Detector Development
The "retina" of a present-day astronomical camera is a large
electronic chip. Chips for detecting visible light are made of silicon;
those for detecting infrared radiation are made of semiconductors such
as indium antimonide (InSb) or mercury cadmium telluride (HgCdTe). In
the last few years there have seen enormous improvements in both the sensitivities
of these detector chips, and in the number of pixels they contain.
Development of chips requires cooperation between commercial electro-optical
companies and the astronomers and engineers at the Institute for Astronomy.

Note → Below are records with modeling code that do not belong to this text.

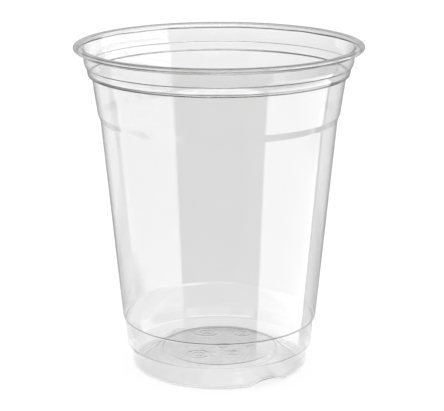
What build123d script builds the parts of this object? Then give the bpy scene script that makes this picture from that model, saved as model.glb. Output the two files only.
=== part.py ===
from build123d import *
import os

# A clear disposable cold-drink cup, thermoformed in one piece from thin sheet: a drafted wall
# with a stacking band low down and a stepped shoulder, a rolled rim, and a raised floor inside
# a standing ring with vent notches. The origin is on the axis, in the plane the cup stands on.

# Overall sizes, the height over the rolled rim and the diameters outside
height = 112.5
rim_diameter = 98.0
foot_diameter = 61.0
wall = 0.3

# Rolled rim: a strip turned out and down round a hollow, with its cut edge drawn in under it
rim_width = 3.2
crown_inner_radius = 1.1
crown_outer_radius = 0.4
lid_land = 0.2
under_width = 1.5
under_drop = 0.9

# How many short flats stand for each quarter turn of the crown, which keeps the faces few
crown_flat_count = 2

# Shoulder, from the rim down: each step is a short slope between two drafted bands
neck_depth = 5.3
neck_draft = 0.35
step_1_rise = 1.5
step_1_width = 0.65
band_1_height = 1.1
band_1_draft = 0.3
step_2_rise = 2.1
step_2_width = 1.35
grip_height = 13.1
grip_draft = 2.0
step_3_rise = 2.3
step_3_width = 0.85

# Foot and stacking band, from the table up
foot_height = 4.7
foot_corner = 0.9
ring_width = 3.0
ring_draft = 5.6
stack_rise = 3.4
stack_width = 1.95
band_height = 6.9
band_draft = 0.35
step_4_rise = 2.6
step_4_width = 1.05

# Floor: raised off the table, with a round panel pressed up in its middle
floor_rise = 3.6
panel_diameter = 40.0
panel_rise = 1.1
panel_draft = 0.7

# Vent notches across the standing ring, so that the cup doesn't seal itself to a wet table
vent_count = 2
vent_angle = -58.0
vent_width = 14.5
vent_top_width = 3.5
vent_height = 1.9
vent_radius = 1.5

# Radii of the outer face, from the table up
rim_radius = rim_diameter / 2
foot_radius = foot_diameter / 2
band_radius = foot_radius + stack_width
band_top_radius = band_radius + band_draft
body_radius = band_top_radius + step_4_width
neck_radius = rim_radius - rim_width
step_1_top_radius = neck_radius - neck_draft
step_1_radius = step_1_top_radius - step_1_width
step_2_top_radius = step_1_radius - band_1_draft
step_2_radius = step_2_top_radius - step_2_width
grip_radius = step_2_radius - grip_draft
body_top_radius = grip_radius - step_3_width

# Heights of the same points
band_z = foot_height + stack_rise
band_top_z = band_z + band_height
body_z = band_top_z + step_4_rise
step_1_top_z = height - neck_depth
step_1_z = step_1_top_z - step_1_rise
step_2_top_z = step_1_z - band_1_height
step_2_z = step_2_top_z - step_2_rise
grip_z = step_2_z - grip_height
body_top_z = grip_z - step_3_rise

# The hollow of the rolled rim: its outer side, its crown and its underside
hollow_radius = rim_radius - wall
crown_z = height - wall
land_top_z = crown_z - crown_outer_radius
land_z = land_top_z - lid_land
neck_top = (neck_radius, crown_z - crown_inner_radius)
crown_inside = (neck_radius + crown_inner_radius, crown_z)
crown_outside = (hollow_radius - crown_outer_radius, crown_z)
land_top = (hollow_radius, land_top_z)
land_foot = (hollow_radius, land_z)
cut_edge = (hollow_radius - under_width, land_z - under_drop)

# Standing ring and floor
ring_radius = foot_radius - ring_width
floor_edge_radius = ring_radius - ring_draft
panel_radius = panel_diameter / 2
panel_foot_radius = panel_radius + panel_draft
panel_z = floor_rise + panel_rise


def turn(start, end, radius):
    """The points of a quarter turn of the crown, where its short flats meet on the true arc."""
    arc = RadiusArc(start, end, radius, mode=Mode.PRIVATE)
    return [arc @ (step / crown_flat_count) for step in range(1, crown_flat_count + 1)]


def vents(skin):
    """The vent notches as solids that reach out from the axis, with a skin of sheet round them."""
    with BuildPart() as notches:
        for number in range(vent_count):
            outward = Vector(1, 0, 0).rotate(Axis.Z, vent_angle + 360 / vent_count * number)
            with BuildSketch(Plane((0, 0, 0), x_dir=outward.rotate(Axis.Z, 90), z_dir=outward)):
                with BuildLine():
                    Polyline(
                        (-vent_width / 2, -2 * wall),
                        (-vent_width / 2, 0),
                        (-vent_top_width / 2, vent_height),
                        (vent_top_width / 2, vent_height),
                        (vent_width / 2, 0),
                        (vent_width / 2, -2 * wall),
                        close=True,
                    )
                notch = make_face()
                fillet(notch.vertices().group_by(Axis.Y)[-1], vent_radius)
                if skin:
                    offset(amount=skin, kind=Kind.INTERSECTION)
            extrude(amount=band_radius)
    return notches.part


# The standing ring as a solid, cut down to what lies within a sheet's thickness of the notches
with BuildPart() as vent_bridges:
    with BuildSketch(Plane.XZ):
        with BuildLine():
            Polyline(
                (ring_radius, 0),
                (foot_radius - foot_corner, 0),
                (foot_radius, foot_corner),
                (foot_radius, floor_rise),
                (floor_edge_radius, floor_rise),
                close=True,
            )
        make_face()
        offset(amount=-wall / 2, kind=Kind.INTERSECTION)
    revolve(axis=Axis.Z)
    add(vents(skin=wall), mode=Mode.INTERSECT)

with BuildPart() as cup:
    # One turned section makes the floor, the standing ring, the wall and the rolled rim
    with BuildSketch(Plane.XZ):
        with BuildLine() as outer_face:
            Polyline(
                (0, panel_z),
                (panel_radius, panel_z),
                (panel_foot_radius, floor_rise),
                (floor_edge_radius, floor_rise),
                (ring_radius, 0),
                (foot_radius - foot_corner, 0),
                (foot_radius, foot_corner),
                (foot_radius, foot_height),
                (band_radius, band_z),
                (band_top_radius, band_top_z),
                (body_radius, body_z),
                (body_top_radius, body_top_z),
                (grip_radius, grip_z),
                (step_2_radius, step_2_z),
                (step_2_top_radius, step_2_top_z),
                (step_1_radius, step_1_z),
                (step_1_top_radius, step_1_top_z),
                neck_top,
                *turn(neck_top, crown_inside, crown_inner_radius),
                crown_outside,
                *turn(crown_outside, land_top, crown_outer_radius),
                land_foot,
                cut_edge,
            )
            offset(outer_face.wires()[0], amount=wall, side=Side.LEFT, kind=Kind.INTERSECTION)
        make_face()
    revolve(axis=Axis.Z)

    # Over each vent notch the sheet bridges the channel inside the standing ring
    add(vent_bridges.part)
    add(vents(skin=0), mode=Mode.SUBTRACT)

cup.part.label = "cup"

os.makedirs("parts", exist_ok=True)
export_step(cup.part, "parts/cup.step")
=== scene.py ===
from math import acos, cos, pi, radians, sin, sqrt, tan

import bpy
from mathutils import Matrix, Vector, noise


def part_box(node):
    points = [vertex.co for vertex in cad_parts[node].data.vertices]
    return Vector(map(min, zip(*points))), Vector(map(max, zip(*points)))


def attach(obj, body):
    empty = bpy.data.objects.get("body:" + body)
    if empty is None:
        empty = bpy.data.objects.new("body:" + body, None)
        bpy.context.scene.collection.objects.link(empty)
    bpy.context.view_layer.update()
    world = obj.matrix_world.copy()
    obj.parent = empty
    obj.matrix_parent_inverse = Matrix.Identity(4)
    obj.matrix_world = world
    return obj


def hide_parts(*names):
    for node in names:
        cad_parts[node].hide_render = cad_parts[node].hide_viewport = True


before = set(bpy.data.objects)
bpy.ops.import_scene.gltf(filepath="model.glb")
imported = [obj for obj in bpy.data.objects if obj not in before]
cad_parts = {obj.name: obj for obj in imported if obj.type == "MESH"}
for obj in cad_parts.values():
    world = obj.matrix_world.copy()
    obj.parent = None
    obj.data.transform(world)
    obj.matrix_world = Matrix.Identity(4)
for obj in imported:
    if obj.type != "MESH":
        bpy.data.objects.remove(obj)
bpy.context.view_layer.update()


# The cup: one sheet of clear PET, 0.3 mm thick, drawn warm over a mould, so that the floor, the
# standing ring, the wall and its steps are one surface. The edge of the sheet is rolled outwards
# and down into a hollow rim, which a lid snaps over.

MM = 0.001
cup_low, cup_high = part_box("cup")
CUP_HEIGHT = (cup_high[2] - cup_low[2]) / MM
RIM_RADIUS = 49.0
FOOT_RADIUS = 30.5
FOOT_HEIGHT = 4.7
FLOOR_RISE = 3.6
PANEL_RISE = 1.1
SHEET = 0.3
PANEL_HEIGHT = FLOOR_RISE + PANEL_RISE
CROWN = CUP_HEIGHT - SHEET

# Corners of the outer face, from the axis out and up to the cut edge: radius, height, fillet
outer_corners = [
    # The round panel pressed up in the middle of the floor
    (0, PANEL_HEIGHT, 0),
    (19.6, PANEL_HEIGHT, 0.5),
    (20.4, FLOOR_RISE, 0.4),
    # The floor's slope down to the standing ring, the ring, and the flare over it
    (21.9, FLOOR_RISE, 3.0),
    (27.5, 0, 1.2),
    (FOOT_RADIUS, 0, 0.9),
    (FOOT_RADIUS, FOOT_HEIGHT, 2.2),
    # The stacking band and the ledge on top of it
    (32.45, 8.1, 0.5),
    (32.85, 16.65, 0.3),
    (33.75, 17.4, 0.3),
    # The long body and the step at its top
    (40.3, 87.1, 1.0),
    (41.15, 89.4, 1.0),
    # The band that the hand holds, and the undercut step over it
    (43.1, 103.2, 0.12),
    (44.2, 102.6, 0.15),
    # The short band under the neck, and the step over it
    (44.6, 104.7, 0.4),
    (44.9, 105.75, 0.2),
    (45.25, 105.95, 0.35),
    # The neck, the crown of the rolled rim, the land for the lid, and the cut edge
    (45.5, 107.1, 0.6),
    (45.8, CROWN, 1.09),
    (RIM_RADIUS - SHEET, CROWN, 0.4),
    (RIM_RADIUS - SHEET, CROWN - 0.6, 0.3),
    (47.2, CROWN - 1.5, 0),
]

ARC_STEP = radians(7.5)


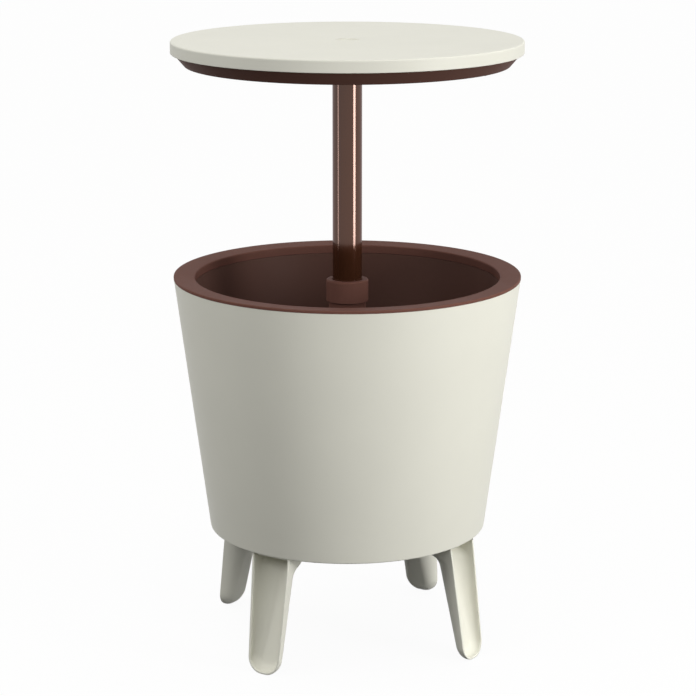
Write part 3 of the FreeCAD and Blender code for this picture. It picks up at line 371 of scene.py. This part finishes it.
def painted_tube(name, colour):
    """Semi-gloss coat over drawn metal: faint lines along the tube and a slightly uneven sheen."""
    material, nodes, links, shader, place = blank_finish(name)
    shader.inputs["Metallic"].default_value = 0.5
    shader.inputs["Specular IOR Level"].default_value = 0.3
    shader.inputs["Specular Tint"].default_value = (0.5, 0.35, 0.3, 1.0)
    shader.inputs["Coat Weight"].default_value = 0.30
    shader.inputs["Coat IOR"].default_value = 2.0
    shader.inputs["Coat Roughness"].default_value = 0.08
    along = nodes.new("ShaderNodeMapping")
    along.inputs["Scale"].default_value = (900.0, 900.0, 6.0)
    links.new(place, along.inputs["Vector"])
    lines = noise(nodes, links, along.outputs["Vector"], scale=1.0, detail=2.0)
    vary_tone(nodes, links, shader, lines, colour, 0.97, 1.03)
    vary_sheen(nodes, links, shader, lines, 0.08, 0.11)
    return material


bronze_paint = painted_tube("bronze_pole", BRONZE)

pole_low, pole_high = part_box("pole_tube")
POLE_RADIUS = pole_high.x / MM
POLE_BOTTOM = pole_low.z / MM
POLE_TOP = pole_high.z / MM
pole = turned([
    (POLE_RADIUS - POLE_WALL, POLE_BOTTOM, 0.3),
    (POLE_RADIUS, POLE_BOTTOM, 0.3),
    (POLE_RADIUS, POLE_TOP, 0.3),
    (POLE_RADIUS - POLE_WALL, POLE_TOP, 0.3)], steps=SLIM_TURN_STEPS)
even_shading(put_in_place(pole, "centre_pole", bronze_paint, "table", "bronze_pole", "pole_tube"))

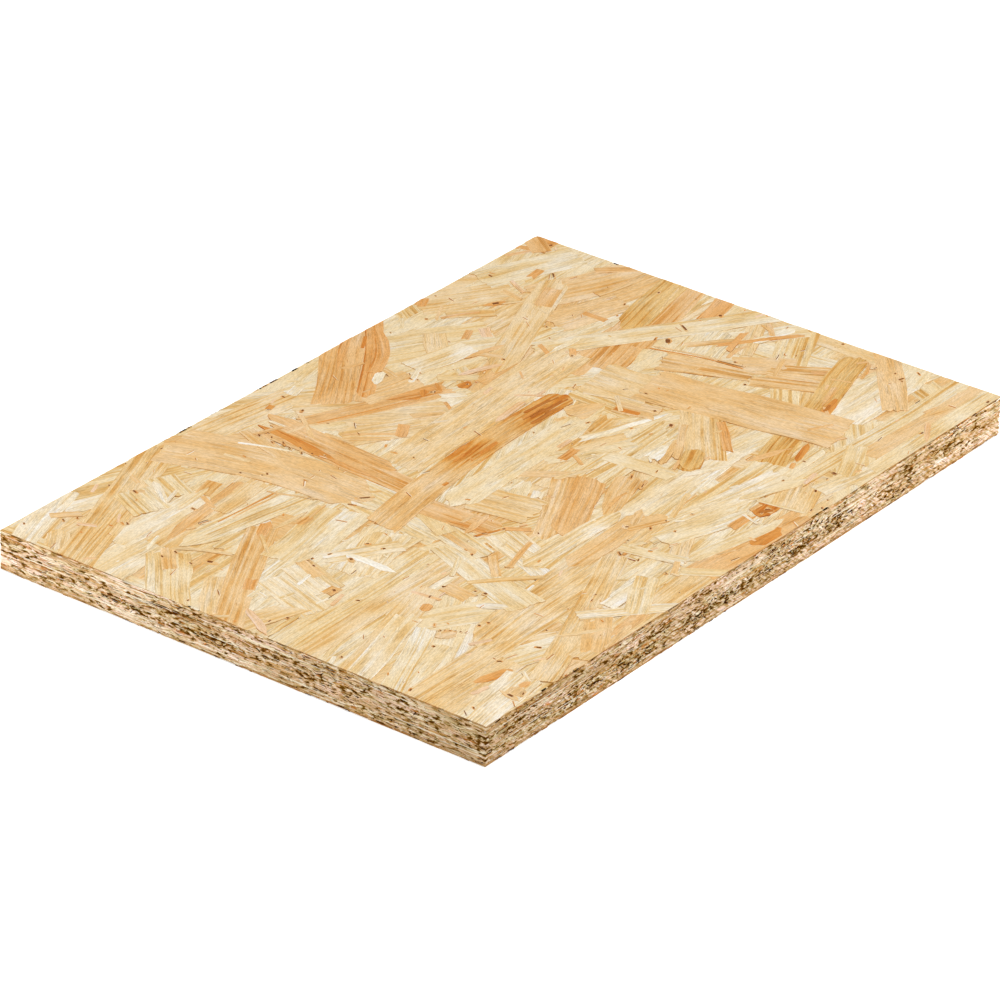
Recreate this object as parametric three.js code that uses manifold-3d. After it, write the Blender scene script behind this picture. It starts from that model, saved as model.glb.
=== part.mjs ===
// An OSB panel: one flat board of long wood strands, glued and hot-pressed in three layers.
// The strands of the two face layers lie along the board, and those of the core lie across it.
// The broad faces are pressed flat, and the four sides are sawn square. Where a strand ends
// inside the board, the strands above and below it close over a small gap. The saw opens these
// gaps, and each sawn side shows them as lens-shaped voids in level courses.
//
// Millimetres. The origin is the centre of the underside, X is the length, Y the width, Z is up.

import * as THREE from 'three';
import { mergeVertices } from 'three/addons/utils/BufferGeometryUtils.js';
import Module from 'manifold-3d';

// The board
const panelLength = 350;
const panelWidth = 240;
const panelThickness = 18;

// The strands that it is pressed from, and the depth of each of its two face layers
const strandThickness = 0.75;
const faceLayerThickness = 4;

// The voids. One is long where the strands lie along the sawn side, and short where the saw
// cuts across them.
const voidLengthAlongGrain = { least: 5, most: 13 };
const voidLengthAcrossGrain = { least: 2.5, most: 6 };
const voidHeight = { least: 0.6, most: 1.5 };
const voidDepth = { least: 1.5, most: 4 };

// Solid board between two voids of one course. The face layers are pressed more tightly.
const gapInFaceLayer = { least: 12, most: 48 };
const gapInCore = { least: 5, most: 24 };

const boardSeed = 18;
const woodColour = 0xe8c795;
const woodRoughness = 0.7;

const wasm = await Module();
wasm.setup();

// The strands fall by chance, but the same board comes out each time
function makeChance(seed) {
  let state = seed;
  return function chance() {
    state = (state + 0x6d2b79f5) | 0;
    let mixed = Math.imul(state ^ (state >>> 15), 1 | state);
    mixed = (mixed + Math.imul(mixed ^ (mixed >>> 7), 61 | mixed)) ^ mixed;
    return ((mixed ^ (mixed >>> 14)) >>> 0) / 2 ** 32;
  };
}

const chance = makeChance(boardSeed);

function pick(range) {
  return THREE.MathUtils.lerp(range.least, range.most, chance());
}

function eitherWay(amount) {
  return amount * (2 * chance() - 1);
}

function toSolid(geometry) {
  geometry.deleteAttribute('normal');
  geometry.deleteAttribute('uv');
  const merged = mergeVertices(geometry);
  const mesh = new wasm.Mesh({
    numProp: 3,
    vertProperties: merged.attributes.position.array,
    triVerts: new Uint32Array(merged.index.array),
  });
  return new wasm.Manifold(mesh);
}

function toGeometry(solid) {
  const mesh = solid.getMesh();
  const geometry = new THREE.BufferGeometry();
  geometry.setAttribute('position', new THREE.BufferAttribute(mesh.vertProperties, 3));
  geometry.setIndex(new THREE.BufferAttribute(mesh.triVerts, 1));
  geometry.computeVertexNormals();
  return geometry;
}

// The four sawn sides, each as it is seen from outside: how far it runs from left to right, how
// far it stands from the middle of the board, and how far it is turned about Z from the front
const sawnSides = [
  { name: 'front', turn: 0, run: panelLength, distance: panelWidth / 2 },
  { name: 'right', turn: Math.PI / 2, run: panelWidth, distance: panelLength / 2 },
  { name: 'back', turn: Math.PI, run: panelLength, distance: panelWidth / 2 },
  { name: 'left', turn: -Math.PI / 2, run: panelWidth, distance: panelLength / 2 },
];

// The courses that voids lie in, with a whole strand between one course and the next. As many
// lie below the middle of the board as above it, and a strand lies across the very middle.
const coursePitch = voidHeight.most + strandThickness;
const coursesPerHalf = Math.floor((panelThickness / 2 - strandThickness) / coursePitch);
const courses = [];
for (let course = -coursesPerHalf; course < coursesPerHalf; course += 1) {
  const fromMiddle = (course + 0.5) * coursePitch;
  courses.push({
    level: panelThickness / 2 + fromMiddle,
    isInFaceLayer: Math.abs(fromMiddle) > panelThickness / 2 - faceLayerThickness,
  });
}

// Voids keep so far from a corner that those of its two sides never meet
const cornerWithoutVoids = 2 * voidDepth.most;

// The section of a gap over a strand's end: two shallow curves from one sharp tip to the other,
// fullest to one side of the middle, where the strand that bridges it bends down
const facetsPerCurve = 3;
function voidOutline(length, height) {
  const tip = length / 2;
  const lean = eitherWay(length / 4);
  const outline = new THREE.Shape();
  outline.moveTo(-tip, 0);
  outline.quadraticCurveTo(-lean, -height, tip, 0);
  outline.quadraticCurveTo(lean, height, -tip, 0);
  return outline;
}

// What the saw leaves open of one gap. Half of this solid lies in the board, half outside it.
// The gap stays within its course, and tilts until its tips run into the strands beside it.
function voidSolid(side, along, level, length) {
  const height = pick(voidHeight);
  const depth = pick(voidDepth);
  const drift = eitherWay((voidHeight.most - height) / 2);
  const tilt = eitherWay(Math.atan(strandThickness / length));
  const gap = new THREE.ExtrudeGeometry(voidOutline(length, height), {
    depth: 2 * depth,
    bevelEnabled: false,
    curveSegments: facetsPerCurve,
  });
  gap.translate(0, 0, -depth);
  gap.rotateZ(tilt);
  gap.rotateX(Math.PI / 2);
  gap.translate(along, -side.distance, level + drift);
  gap.rotateZ(side.turn);
  return toSolid(gap);
}

// Takes one course of voids out of one side, from its left corner to its right
function openCourse(board, side, course) {
  const sideIsLong = side.name === 'front' || side.name === 'back';
  const strandsLieAlong = sideIsLong === course.isInFaceLayer;
  const lengths = strandsLieAlong ? voidLengthAlongGrain : voidLengthAcrossGrain;
  const gaps = course.isInFaceLayer ? gapInFaceLayer : gapInCore;
  const end = side.run / 2 - cornerWithoutVoids;
  let start = -end + gaps.most * chance();
  let length = pick(lengths);
  let opened = board;
  while (start + length < end) {
    opened = opened.subtract(voidSolid(side, start + length / 2, course.level, length));
    start += length + pick(gaps);
    length = pick(lengths);
  }
  return opened;
}

function pressedAndSawnBoard() {
  const blank = new THREE.BoxGeometry(panelLength, panelWidth, panelThickness);
  blank.translate(0, 0, panelThickness / 2);
  let board = toSolid(blank);
  for (const side of sawnSides) {
    for (const course of courses) {
      board = openCourse(board, side, course);
    }
  }
  return board;
}

const wood = new THREE.MeshStandardMaterial({
  color: woodColour,
  roughness: woodRoughness,
  metalness: 0,
  flatShading: true,
});

const osbPanel = new THREE.Mesh(toGeometry(pressedAndSawnBoard()), wood);
osbPanel.name = 'osb_panel';

const panel = new THREE.Group();
panel.add(osbPanel);

export default panel;
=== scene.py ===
# One OSB panel: a flat board of wood strands, glued and hot-pressed, with four sawn sides.
# The board is put together here as it is in the press: the inner mat, the strands that the saw
# cuts through on the four sides, the strands of the underside, and those of the top face.
# Metres; the board's frame has its origin at the centre of the underside, with Z up.

import math
from functools import cache

import bmesh
import bpy
import numpy as np
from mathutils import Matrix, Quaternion, Vector


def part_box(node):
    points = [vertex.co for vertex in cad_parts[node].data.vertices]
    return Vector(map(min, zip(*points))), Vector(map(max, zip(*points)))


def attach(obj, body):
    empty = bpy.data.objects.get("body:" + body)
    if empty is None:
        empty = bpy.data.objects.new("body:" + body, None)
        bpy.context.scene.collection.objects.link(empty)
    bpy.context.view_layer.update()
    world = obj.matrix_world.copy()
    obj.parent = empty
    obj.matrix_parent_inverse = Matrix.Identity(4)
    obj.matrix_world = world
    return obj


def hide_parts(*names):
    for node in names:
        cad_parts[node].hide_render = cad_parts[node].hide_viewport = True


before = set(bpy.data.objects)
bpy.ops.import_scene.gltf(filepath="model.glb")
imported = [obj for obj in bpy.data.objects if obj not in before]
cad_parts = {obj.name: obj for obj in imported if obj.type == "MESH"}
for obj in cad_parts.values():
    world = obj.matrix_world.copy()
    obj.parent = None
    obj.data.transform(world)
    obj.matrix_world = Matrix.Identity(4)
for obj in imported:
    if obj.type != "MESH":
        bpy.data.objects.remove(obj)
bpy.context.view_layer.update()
low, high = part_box("osb_panel")
length, width, thickness = high - low
mm = 0.001
chance = np.random.default_rng(18)

# ------------------------------------------------------------------------------------------------
# The inner mat. The strands that lie deeper than the saw's cut shows, pressed into one body,
# coloured dark brown as painted shade. It is seen only at the bottom of the voids in the sawn sides
# and between face strands.

mat_behind_side = 3.2 * mm
mat_behind_face = 1.3 * mm
mat_edge = 0.6 * mm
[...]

While the chips themselves are produced on the U.S. mainland, the tasks
of adapting them for use in astronomical situations and maximizing their
sensitivity to faint light sources are done at the University of Hawaii.
HAWAII arrays
Klaus Hodapp
has been working with the Rockwell
Science Center to develop a 1-2.5 micron array for use in the
spectrograph being
built for the 3.67-meter AEOS
telescope project on Haleakala, Maui. The device is named the HgCdTe
Astronomical Wide Area Infrared Imager (HAWAII). Science-grade 1024
x 1024 pixel devices have been installed in the UH instruments
QUIRC and KSPEC
, while the AEOS instrument itself will employ the HAWAII-II 2048
x 2048 pixel arrays.
Ultra low background detectors
 |
Don Hall looks farther into the future with his NASA-funded program to characterize ultra low background Mercury-Cadmium-Telluride (HgCdTe) detectors for use in the James Webb Space Telescope--NASA's planned successor to the Hubble Space Telescope.
Four of the 2048 x 2048 pixel chips, built in partnership with Rockwell Scientific Company, have been built into an infrared camera (called ULBCam) for the UH 2.2-m telescope, making this relatively small telescope the most powerful in the world for wide-field infrared imaging.
|
 |
Pan_STARRS and Orthogonal Transfer CCDs
John
Tonry and Gerry Luppino are collaborating with colleagues at Lincoln Laboratories
to develop and exploit "orthogonal transfer" CCDs (OTCCDs).
These special arrays are designed so that the astronomical image that
is being exposed on the array can be electronically shifted to-and-fro
to compensate for random motions induced by Earth's atmosphere. Moving
an image on a CCD chip can be done much more quickly than moving one of
the mirrors of a telescope, as in a conventional adaptive optics system.
This detector is built in a modular way that will allow scaling to much
larger arrays at low cost.
Each of the four cameras that are being built for Pan-STARRS will contain 64 orthogonal transfer arrays, each of which contains 64 OTCCDs that are 512 x 512 pixels in size.